Hope this helps with your research. 🙂
/B
Here’s a simple software based Raid 1 that can backup live across the network, called mirrorfolder
http://www.techsoftpl.com/backup/
I’ve tried and it works pretty well.
one more idea, a replicated mysqlfs FUSE rig. nice thing would be that existing admin skill and practices would be leveraged if you already have other mysql components in the system. backup, failover, recovery should be analogous. you wouldn’t be the first person to try it:
http://www.nabble.com/Re:-An-idea:-rsyncfs,-an-rsync-based-real-time-replicated-filesystem-p6508554.html
however, I don’t believe this would be update-synchronous. also, I don’t have a lot of experience with FUSE…

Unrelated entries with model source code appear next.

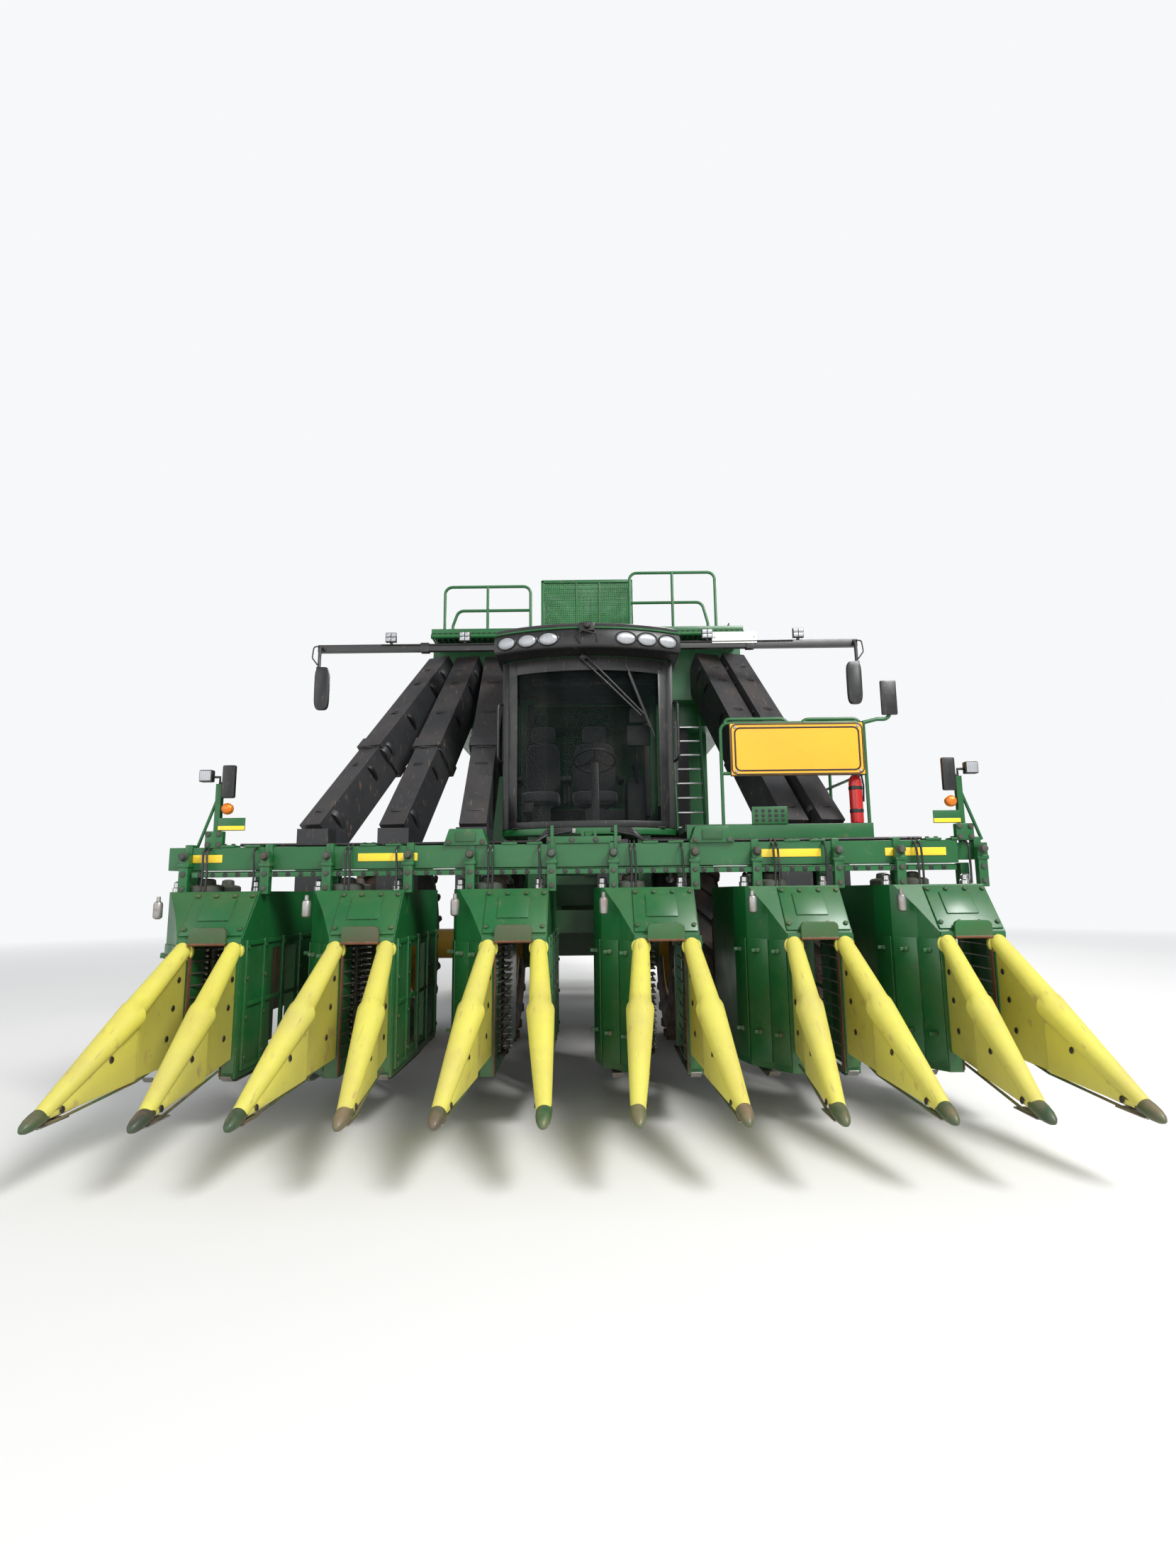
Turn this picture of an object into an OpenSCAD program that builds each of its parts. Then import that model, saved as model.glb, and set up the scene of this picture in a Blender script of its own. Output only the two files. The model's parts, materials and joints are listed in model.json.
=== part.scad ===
// Six-row cotton picker with a round-module chamber, in millimetres.
// +Z is up, the machine faces -Y, and it stands on the ground at z = 0.
// Inside place(), x counts from the machine's middle, y from its front axle and z from the ground.

/* [Overall] */
// From the front axle forward to the divider noses
header_reach = 4100; // [4000:10:4300]
// From the front axle back to the module handler's end
tail_reach = 5900; // [5700:10:6200]
// Outermost cabinet side, from the machine's middle
left_reach = 2970; // [2970:1:2970]
// Outermost lamp plate on the other side, from the machine's middle
right_reach = 2820; // [2780:5:2900]
// From the front axle to the rear axle
wheelbase = 3900; // [3850:10:3980]

/* [Front wheels] */
// Radius over the lugs
front_r = 975; // [940:5:980]
// Width of one tyre
front_w = 520; // [460:5:530]
// Radius of the rim's seat
front_rim_r = 533; // [500:1:560]
// Inner tyre of each pair, from the machine's middle
dual_in = 1000; // [990:5:1020]
// Outer tyre of each pair, from the machine's middle
dual_out = 2000; // [1900:5:2050]
// Lugs on each half of the tread
front_lugs = 22; // [16:1:26]

/* [Rear wheels] */
// Radius over the lugs
rear_r = 765; // [740:5:790]
// Width of the tyre
rear_w = 480; // [400:5:500]
// Radius of the rim's seat
rear_rim_r = 381; // [360:1:400]
// Middle of the tyre, from the machine's middle
rear_track = 1500; // [1480:5:1560]
// Kingpin, from the machine's middle
kingpin_x = 1000; // [980:5:1010]
// Lugs on each half of the tread
rear_lugs = 18; // [14:1:22]
// Length of the steering arm
steer_arm = 250; // [220:5:280]

/* [Tyres] */
// Height of a lug over the carcass
lug_h = 42; // [30:1:55]
// Thickness of a lug along the tread
lug_t = 58; // [40:1:70]
// Slant of a lug
lug_slant = 42; // [30:1:50]

/* [Frame] */
// Middle of a frame rail, from the machine's middle
rail_x = 480; // [470:5:490]
// Width of a frame rail
rail_w = 160; // [120:5:170]
// Underside of the rails
rail_z = 1130; // [1110:5:1150]
// Height of the rails
rail_h = 200; // [180:5:220]
// Front end of the rails, ahead of the axle
rail_front = 1150; // [1150:5:1160]
// Rear end of the rails, behind the axle
rail_rear = 4900; // [4880:5:4920]

/* [Lift linkage] */
// Length of the lift links between their pins
link_l = 1250; // [1230:5:1260]
// Height of the lower links' pins
link_z = 1720; // [1710:5:1740]
// Height of the upper link's pins
top_link_z = 1900; // [1890:2:1904]
// Rear pins of the links, ahead of the axle
link_y = 1080; // [1070:5:1090]
// Middle of a lower link, from the machine's middle
link_x = 610; // [605:1:615]
// Radius of the lower links' pins
link_pin = 25; // [20:1:30]

/* [Picking units] */
// Distance between the rows
row_pitch = 1000; // [990:1:1010]
// Front face of the units, ahead of the axle
unit_front = 2950; // [2940:5:2960]
// Length of a unit
unit_l = 1350; // [1340:2:1352]
// Underside of a unit
unit_z = 330; // [320:5:345]
// Top of a unit
unit_top = 1520; // [1500:5:1530]
// Top of the throat that the plants pass through
throat_top = 1180; // [1160:5:1200]
// Width of the throat
throat_w = 240; // [220:2:250]
// Cabinet side of a unit, from its throat's middle
unit_left = 470; // [470:1:470]
// Wall side of a unit, from its throat's middle
unit_right = 220; // [210:1:230]
// Middle of the drum, from the throat's middle
drum_x = 215; // [212:1:220]
// Middle of the drum, behind the unit's front
drum_y = 360; // [355:5:380]
// Radius over the spindles
drum_r = 175; // [160:1:178]
// Distance between rows of spindles
spindle_pitch = 40; // [36:1:48]
// Upright bars on a drum
drum_bars = 10; // [8:1:12]

/* [Dividers] */
// Spread of a pair at the units
divider_top_x = 165; // [155:1:170]
// Spread of a pair at the tips
divider_tip_x = 265; // [250:1:270]
// Length of a divider ahead of the unit
divider_l = 1060; // [1000:5:1070]
// Height of the divider's ridge at the unit
divider_top_z = 1140; // [1100:5:1150]
// Height of the divider's tip
divider_tip_z = 400; // [395:1:420]

/* [Cab] */
// Width of the cab
cab_w = 1600; // [1560:5:1610]
// Front of the cab, ahead of the axle
cab_front = 1300; // [1280:5:1320]
// Rear of the cab, behind the axle
cab_rear = 250; // [230:2:270]
// Underside of the cab floor
cab_z = 2000; // [2000:1:2000]
// Underside of the cab roof
cab_top = 3650; // [3620:5:3680]
// Top of the cab roof
roof_top = 3950; // [3900:5:3960]
// Thickness of the cab's walls
cab_wall = 45; // [35:1:55]

/* [Platform] */
// Top of the platform
platform_z = 2050; // [2040:2:2060]
// Outer edge of the platform, from the machine's middle
platform_x = 2420; // [2400:5:2450]
// Front edge of the platform, ahead of the axle
platform_front = 1600; // [1590:5:1620]

/* [Ducts] */
// Width of a suction duct
duct_w = 270; // [260:2:276]
// Depth of a suction duct
duct_d = 400; // [390:2:404]
// Open lower end of the ducts
duct_z = 1380; // [1376:1:1386]

/* [Accumulator] */
// Half width of the accumulator
acc_x = 1660; // [1620:5:1700]
// Front wall, behind the axle
acc_front = 600; // [590:2:610]
// Rear wall, behind the axle
acc_rear = 2600; // [2580:5:2610]
// Underside
acc_z = 3400; // [3390:2:3410]
// Top edge of the walls
acc_top = 4400; // [4380:5:4420]
// Top of the walkway
walkway_z = 4300; // [4290:2:4310]
// Front edge of the walkway, ahead of the axle
walkway_front = 150; // [130:5:170]
// Top of the tall handrail
rail_top = 4990; // [4950:5:5050]

/* [Module chamber] */
// Radius of the round chamber
chamber_r = 1270; // [1250:5:1275]
// Height of the chamber's middle
chamber_z = 2900; // [2896:1:2910]
// Half width over the chamber's sides
chamber_x = 1300; // [1280:2:1310]
// Thickness of the chamber's walls
chamber_wall = 50; // [40:1:60]

/* [Hidden] */
$fn = 64;
// Running gap between a pin and its eye, and between seated curved faces
fit = 0.3;
// Gap between pieces that move past each other
gap = 5;
// Height of a rim's flange over its seat
flange_h = 24;
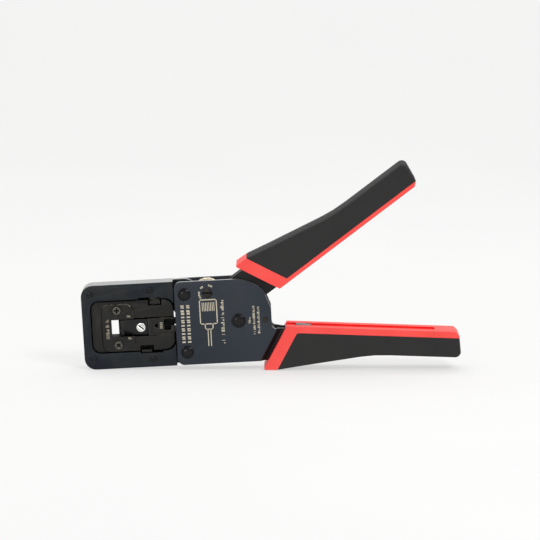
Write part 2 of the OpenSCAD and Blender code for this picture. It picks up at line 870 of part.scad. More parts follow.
// Drive block and carrier in one piece, hooked to the ram through a pocket with a narrower neck
module die_slide() {
    front = -drive_y - over;
    rear = slide_rear + over;
    step_right = ledge_left - 0.4;
    color([0.2, 0.19, 0.17]) stand() difference() {
        union() {
            block(drive_left, step_right, -drive_y, slide_rear, slide_bottom, slide_top);
            block(step_right - over, drive_right, -drive_y, slide_rear, toe_bottom, slide_top);
            block(drive_right - over, toe_right, -drive_y, slide_rear, toe_bottom, toe_top);
            block(carrier_left, drive_left + over, 0, slide_rear, slide_bottom, slide_top);
            block(rib_left, rib_right, -rib_y, rib_y, nest_bottom - rib_h, nest_top + rib_h);
        }
        block(carrier_left - over, drive_left, front, 0,
            nest_bottom - rib_h - over, nest_top + rib_h + over);
        block(hook_left - hook_gap, hook_right + hook_gap, front, rear,
            hook_bottom - hook_gap, hook_top + hook_gap);
        block(hook_right, 0, front, rear, neck_bottom - hook_gap, neck_top + hook_gap);
        bar(dowel_hole_at, dowel_hole_r, front, -drive_y + 3);
        bar(punch_screw_at, punch_shank_r + 0.05, -1, 4);
    }
}

// The slots and the blades share one set of places
function blade_v(i) = die_mid + (i - (blades - 1) / 2) * blade_pitch;

module crimp_punch() {
    slot_half = blade_t / 2 + blade_slot_gap;
    color([0.15, 0.15, 0.15]) stand() difference() {
        block(punch_left, punch_right, -punch_y, 0, punch_bottom, punch_top);
        block(punch_nose, punch_right + over, -punch_y - over, -punch_y + punch_step,
            punch_bottom - over, punch_top + over);
        bar(punch_screw_at, punch_shank_r + 0.05, -punch_y - over, over);
        for (i = [0:blades - 1])
            block(punch_left - over, blade_end, blade_y[0] - 0.05, blade_y[1] + 0.05,
                blade_v(i) - slot_half, blade_v(i) + slot_half);
    }
}

module punch_screw() {
    color([0.8, 0.8, 0.8]) stand() difference() {
        union() {
            bar(punch_screw_at, punch_head_r, -punch_y, -punch_y + punch_step);
            bar(punch_screw_at, punch_shank_r, -punch_y + punch_step, 3.8);
        }
        translate([punch_screw_at.x, -punch_y, punch_screw_at.y]) rotate([0, 40, 0])
            cube([4, 0.9, 1.1], center = true);
    }
}

module contact_blades() {
    color([0.7, 0.7, 0.7]) stand()
        for (i = [0:blades - 1])
            block(blade_tip, blade_end, blade_y[0], blade_y[1],
                blade_v(i) - blade_t / 2, blade_v(i) + blade_t / 2);
}

module strain_relief_bar() {
    bar_h = 6.4;
    color([0.5, 0.5, 0.5]) stand()
        block(blade_tip, carrier_left, 1.2, 3, die_mid - bar_h / 2, die_mid + bar_h / 2);
}

side_plate_front();
side_plate_rear();
head_core();
head_face_front();
head_face_rear();
head_rivets();
die_retainer_upper();
die_retainer_lower();
frame_pin_upper();
frame_pin_lower();
main_pivot_pin();
retaining_rings();
pawl_pin();
tang_spacer();
tang_rivets();
lower_grip_core();
lower_grip_overmould();
grip_insert();
die_body();
die_cover_plate();
die_rear_cover();
cover_screws();
rear_cover_screws();
return_spring();
pawl_spring();
adjuster_pin();
adjuster_wheel();
ratchet_pawl();
lever_plate_front();
lever_plate_rear();
lever_spacer();
lever_rivets();
crank_pin();
upper_grip_core();
upper_grip_overmould();
toggle_link();
ram();
ram_pin();
die_slide();
crimp_punch();
punch_screw();
contact_blades();
strain_relief_bar();
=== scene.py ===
"""Looks of the modular plug crimping tool: materials, softened edges, pins, etched marks and studio."""

import json
import math
import random

import bmesh
import bpy
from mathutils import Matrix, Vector


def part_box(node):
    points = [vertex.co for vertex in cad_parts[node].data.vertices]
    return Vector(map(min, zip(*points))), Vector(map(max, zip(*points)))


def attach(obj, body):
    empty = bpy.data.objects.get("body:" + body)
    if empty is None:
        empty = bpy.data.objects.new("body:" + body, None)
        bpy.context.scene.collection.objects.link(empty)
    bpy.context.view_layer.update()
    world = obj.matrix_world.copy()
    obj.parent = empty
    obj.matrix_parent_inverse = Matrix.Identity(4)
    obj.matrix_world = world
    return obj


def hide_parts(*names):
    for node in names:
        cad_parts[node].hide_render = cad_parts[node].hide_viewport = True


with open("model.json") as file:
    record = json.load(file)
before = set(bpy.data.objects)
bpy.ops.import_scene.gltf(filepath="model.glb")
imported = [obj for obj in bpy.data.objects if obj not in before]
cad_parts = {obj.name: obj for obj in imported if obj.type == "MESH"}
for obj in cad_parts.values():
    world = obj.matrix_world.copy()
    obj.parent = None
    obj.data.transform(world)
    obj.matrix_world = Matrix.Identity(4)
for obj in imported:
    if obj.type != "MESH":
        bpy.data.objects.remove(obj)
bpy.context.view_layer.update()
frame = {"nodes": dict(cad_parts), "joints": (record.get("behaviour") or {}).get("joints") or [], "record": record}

MM = 0.001
JOINTS = {joint["name"]: joint for joint in frame["joints"]}
PIVOT = Vector(JOINTS["handle_close"]["pos_m"])
ALONG = -Vector(JOINTS["ram_slide"]["axis"])
UP = Vector((-ALONG.z, 0, ALONG.x))
DEPTH = Vector((0, 1, 0))
BODY_OF = {node: body for body, nodes in frame["record"]["behaviour"]["bodies"].items() for node in nodes}

# Directions and sizes that the CAD source also names, in degrees and millimetres
OPEN_ANGLE = math.radians(34.5)
LOWER_ANGLE = math.radians(4.96)
UPPER_START = (34.5, 0.74)
LOWER_START = (31.5, 2.28)
UPPER_BAND = 2.6
LOWER_BAND = 4.2
GROOVE_LENGTH = 98
FACE_Y = 8.5
GRIP_HALF = 11.0
BEND_AT = (18.5, -17.6)
BEND_ANGLE = math.radians(30)
ADJUSTER_AT = (-19.6, 19.2)
COVER_SCREWS = ((-79.5, 10.5), (-79.5, -12.5))
# Beyond these lines a wall belongs to the head's outside and not to its window
HEAD_OUTSIDE_V = 20.6
HEAD_OUTSIDE_U = -97


def spot(u, v, y=0.0):
    """A point in the row frame from millimetres along the head, up from it and through its thickness."""
    return PIVOT + (ALONG * u + UP * v + DEPTH * y) * MM


def handle_coords(p, lower):
    """How far a point lies along a handle's inner line and outwards from it, in millimetres."""
    d = (Vector(p) - PIVOT) / MM
    u, v = d.dot(ALONG), d.dot(UP)
    if lower:
        c, k = math.cos(LOWER_ANGLE), math.sin(LOWER_ANGLE)
        return u * c - v * k, -u * k - v * c
    c, k = math.cos(OPEN_ANGLE), math.sin(OPEN_ANGLE)
    return u * c + v * k, -u * k + v * c


def srgb(r, g, b):
    def linear(x):
        x /= 255
        return x / 12.92 if x <= 0.04045 else ((x + 0.055) / 1.055) ** 2.4

    return linear(r), linear(g), linear(b), 1.0


# ---------- camera, first ----------

CAMERA_ELEVATION = math.radians(9.5)
CAMERA_DISTANCE = 1.965
CAMERA_TARGET = PIVOT + Vector((20.44, 0, 32.23)) * MM

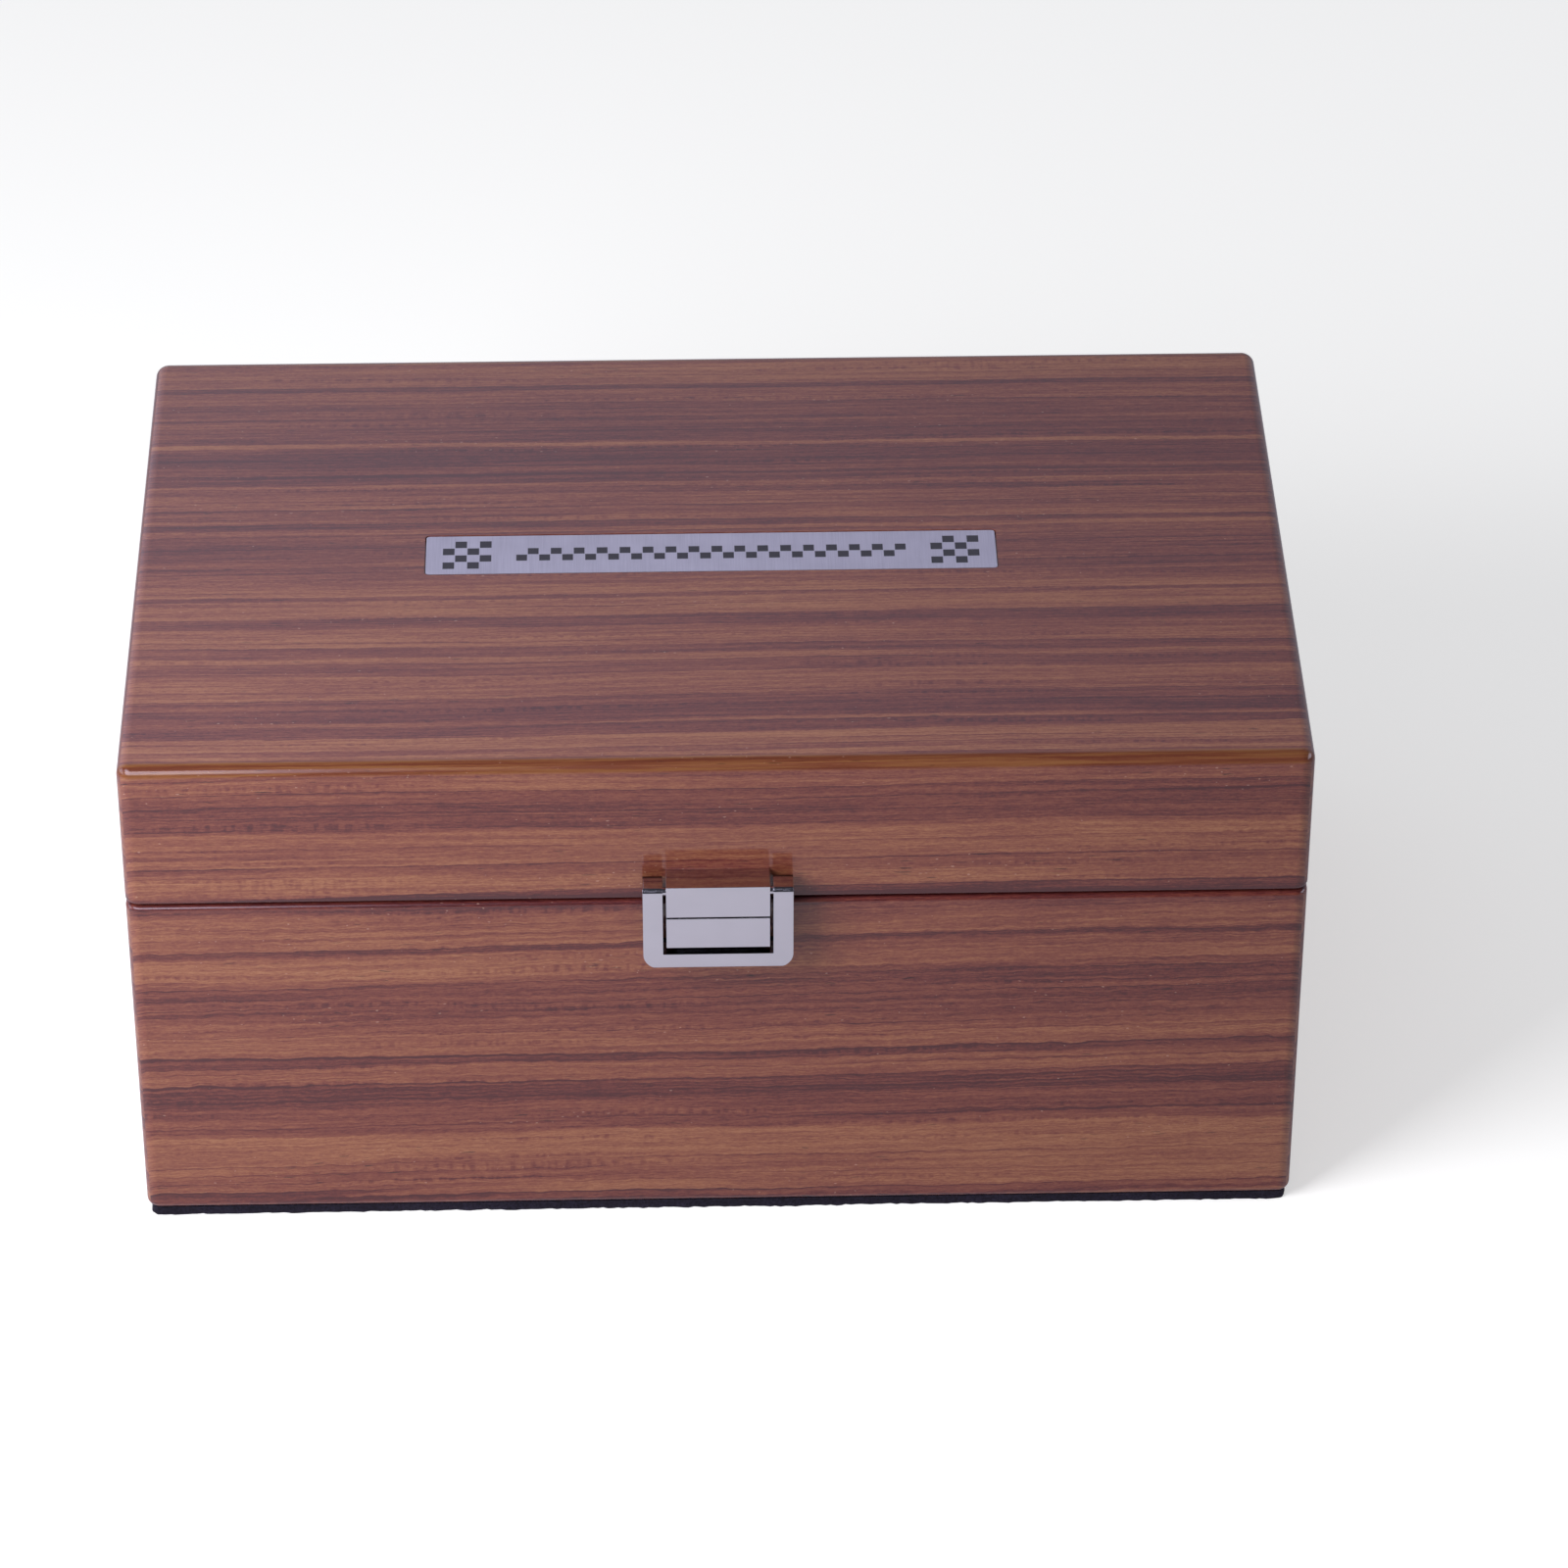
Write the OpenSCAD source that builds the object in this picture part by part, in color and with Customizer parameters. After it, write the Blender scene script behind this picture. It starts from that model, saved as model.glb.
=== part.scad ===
// Chess box with a hinged lid, millimetres.
// The origin is the centre of the felt's underside. The front faces -Y and +Z is up.

/* [Box] */
// Width of the box, left to right
box_w = 280; // [220:1:380]
// Depth of the box, front to back
box_d = 178; // [130:1:260]
// Height of the base's wooden walls
base_h = 92.5; // [60:0.5:150]
// Height of the lid
lid_h = 39.5; // [34:0.5:70]
// Thickness of the walls and of the lid's top
wall_t = 9; // [8:0.5:12]
// Gap between the base and the closed lid
seam_gap = 0.5; // [0.4:0.1:1]
// Radius of the polished edges round the lid's top
edge_r = 3; // [2:0.5:5]
// How much rounder the upright corners are than those edges
corner_more = 0.3; // [0.2:0.1:1]
// Radius of the base's lower edge
foot_r = 2; // [1:0.5:3]
// Radius of the two edges that meet at the seam
seam_r = 1.2; // [0.4:0.1:1.4]

/* [Base] */
// Thickness of the bottom panel
bottom_t = 6; // [4:0.5:9]
// Reach of the bottom panel into the rebate of the walls
rebate = 4; // [2:0.5:6]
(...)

lustre sounds interesting…
I don’t know if I am a sysadmin ‘genius’ but I deal with about 200TB of storage every day. While I am a software developer by training, I’ve learned enough about being a sysadmin to have a lot of respect for what it entails.
First of all, what kind of staffing are you planning for photo.net? As in, how many full-time developers/sysadmins do you plan on keeping, because that has a lot of bearing on what kind of solution you should choose. Once you get over a few TBs of storage, and you want fault tolerance, and you insist on managing the storage and infrastructure yourself, you’re really looking at one full-time developer/sysadmin just to keep everything happy, if you can find someone competant at both.
I’m not sure the architecture and analysis you linked to factors in all the costs of managing the storage yourself, including the power, colocation, replacement drives (about 30-50 pecent failure rate per year for heavily-used SATA drives) and the manpower to keep everything operational. For your storage and bandwidth needs, I’d forget about the headache of managing the storage yourself and go with S3. Amortized over a few years, you will pay more if you do it yourself, and end up with a less reliable and well-performing system. SmugMug seems to be very happy with their decision to use S3.